While the Vatican finally broke its silence on the report by releasing a damning statement on Thursday, Pope Francis notably made no mention of it during his public sermon in Rome on Sunday.
The crisis presents a crucial test for Francis’ papacy, which has stumbled badly at times to address sexual abuse among clergy.
As Cardinal Sean O’Malley of Boston, the Pope’s top adviser on sexual abuse, said in a statement last week, “The clock is ticking for all of us in Church leadership.”
“Catholics have lost patience with us and civil society has lost confidence in us,” he added.
Juan Carlos Cruz, who experienced abuse in Chile and now lives in Philadelphia, said that while the abuse report is heartbreaking, he was encouraged by a change in vocabulary coming from the Pope and out of the Vatican.
“There’s new language,” said Cruz, who spent a week in May talking to Francis about sex abuse. “They talk about crimes. They talk about a culture of death. They talk about a culture of abuse and cover-up. Before, they were omissions, sins, which is terrible.”
Francis’ letter, he said, “talks about going to local justice, how bishops don’t turn the perpetrators (over) to local justice because they’re not obligated to do so, and that is a horrible crime.”
At the same time, Cruz is disheartened by what he said was the church’s fight against measures to bring clergy to justice, he said.

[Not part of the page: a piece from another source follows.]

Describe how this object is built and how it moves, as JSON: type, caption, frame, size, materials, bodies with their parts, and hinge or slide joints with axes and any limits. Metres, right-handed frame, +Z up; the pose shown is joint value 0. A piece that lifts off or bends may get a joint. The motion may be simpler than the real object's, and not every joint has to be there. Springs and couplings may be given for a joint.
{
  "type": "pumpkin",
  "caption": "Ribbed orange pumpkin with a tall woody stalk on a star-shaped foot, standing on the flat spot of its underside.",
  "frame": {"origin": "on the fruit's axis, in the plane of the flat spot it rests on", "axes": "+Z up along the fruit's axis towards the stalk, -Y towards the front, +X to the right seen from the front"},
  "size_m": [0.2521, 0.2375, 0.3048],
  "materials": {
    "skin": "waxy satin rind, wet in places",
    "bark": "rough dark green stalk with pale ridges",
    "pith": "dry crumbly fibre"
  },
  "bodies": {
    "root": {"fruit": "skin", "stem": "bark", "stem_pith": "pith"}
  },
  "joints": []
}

He cited specifically lobbying efforts to derail Pennsylvania state Rep. Mark Rozzi’s proposal to suspend the statute of limitations for victims of child sex abuse.
“They have to lobby to help survivors, not to fight them,” he said.
This weekend, the Pope will travel to Ireland, which also suffered a sex abuse scandal in 2009. Pope Francis is expected to meet with victims during his visit.
All eyes will also be on whether the Pope publicly addresses the Pennsylvania report.